• Written instruction: Output all lines exactly.

§

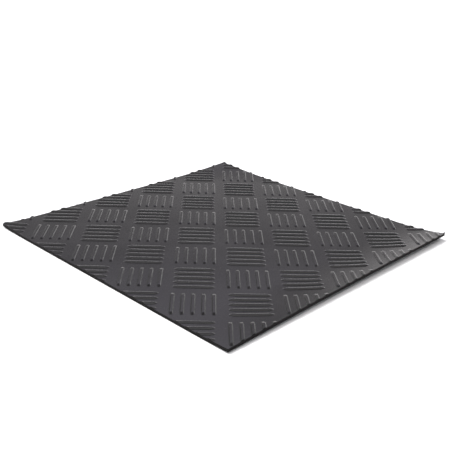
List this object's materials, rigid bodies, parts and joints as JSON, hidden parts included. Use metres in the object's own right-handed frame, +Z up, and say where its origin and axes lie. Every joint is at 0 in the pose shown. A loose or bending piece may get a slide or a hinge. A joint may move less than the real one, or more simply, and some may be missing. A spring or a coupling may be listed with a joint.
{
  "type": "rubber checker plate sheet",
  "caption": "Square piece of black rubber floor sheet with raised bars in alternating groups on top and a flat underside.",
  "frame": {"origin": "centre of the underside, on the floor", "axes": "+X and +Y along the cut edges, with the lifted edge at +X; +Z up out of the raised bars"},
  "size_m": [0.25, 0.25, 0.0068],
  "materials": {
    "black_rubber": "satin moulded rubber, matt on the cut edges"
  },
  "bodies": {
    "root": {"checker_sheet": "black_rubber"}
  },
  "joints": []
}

§

• Output of the task:
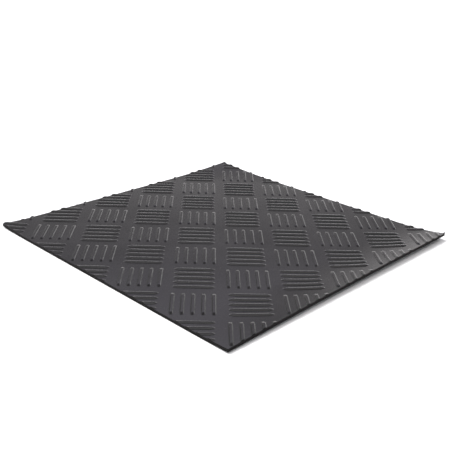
List this object's materials, rigid bodies, parts and joints as JSON, hidden parts included. Use metres in the object's own right-handed frame, +Z up, and say where its origin and axes lie. Every joint is at 0 in the pose shown. A loose or bending piece may get a slide or a hinge. A joint may move less than the real one, or more simply, and some may be missing. A spring or a coupling may be listed with a joint.
{
  "type": "rubber checker plate sheet",
  "caption": "Square piece of black rubber floor sheet with raised bars in alternating groups on top and a flat underside.",
  "frame": {"origin": "centre of the underside, on the floor", "axes": "+X and +Y along the cut edges, with the lifted edge at +X; +Z up out of the raised bars"},
  "size_m": [0.25, 0.25, 0.0068],
  "materials": {
    "black_rubber": "satin moulded rubber, matt on the cut edges"
  },
  "bodies": {
    "root": {"checker_sheet": "black_rubber"}
  },
  "joints": []
}